What to produce -> Copy each line where the word "record" occurs.

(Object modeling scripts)

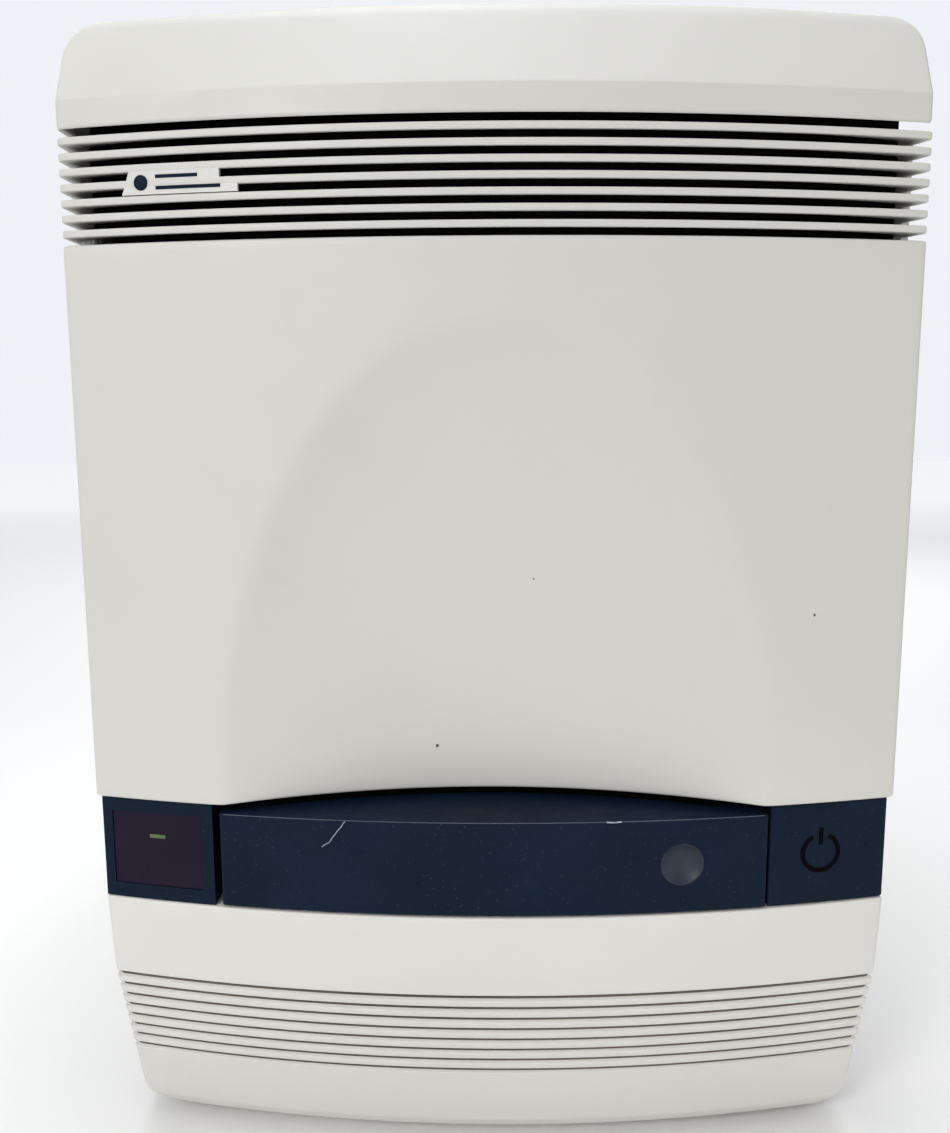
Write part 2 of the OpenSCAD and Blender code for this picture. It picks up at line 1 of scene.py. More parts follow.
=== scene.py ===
"""Looks for the benchtop thermal cycler: fine covers, procedural materials, light and camera."""
import bpy
import bmesh
import json
import math
from mathutils import Matrix, Vector


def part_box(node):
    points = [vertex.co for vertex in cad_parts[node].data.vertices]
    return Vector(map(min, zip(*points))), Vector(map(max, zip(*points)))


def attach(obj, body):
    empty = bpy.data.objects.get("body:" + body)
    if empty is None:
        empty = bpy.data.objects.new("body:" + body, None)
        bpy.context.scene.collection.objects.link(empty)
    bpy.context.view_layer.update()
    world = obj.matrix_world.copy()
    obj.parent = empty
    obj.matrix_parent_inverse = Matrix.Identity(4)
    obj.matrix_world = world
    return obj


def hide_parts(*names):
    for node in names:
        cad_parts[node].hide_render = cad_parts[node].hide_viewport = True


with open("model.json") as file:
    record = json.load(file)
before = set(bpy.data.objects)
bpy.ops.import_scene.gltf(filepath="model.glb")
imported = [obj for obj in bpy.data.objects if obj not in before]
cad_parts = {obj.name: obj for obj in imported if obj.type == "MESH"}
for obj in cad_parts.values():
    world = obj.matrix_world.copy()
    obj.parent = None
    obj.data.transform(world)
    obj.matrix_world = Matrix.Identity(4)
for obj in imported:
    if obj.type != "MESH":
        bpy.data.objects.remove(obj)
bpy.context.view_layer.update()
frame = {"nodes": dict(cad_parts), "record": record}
MM = 0.001

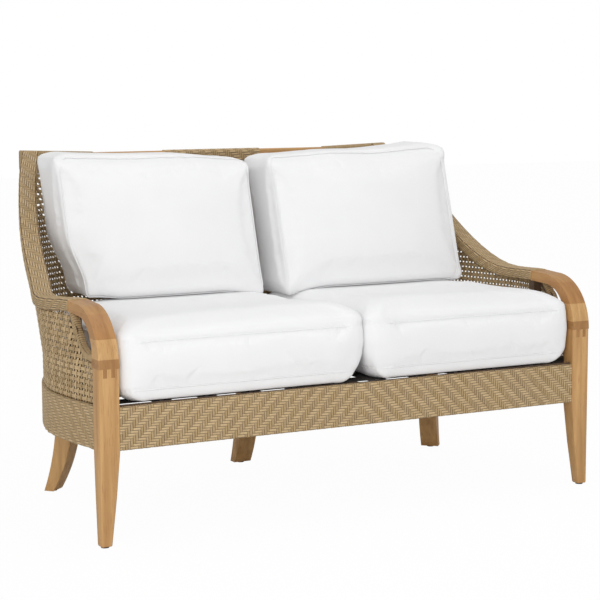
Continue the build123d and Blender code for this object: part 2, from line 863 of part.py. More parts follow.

Solution for this exercise ->
    record = json.load(file)
frame = {"nodes": dict(cad_parts), "record": record}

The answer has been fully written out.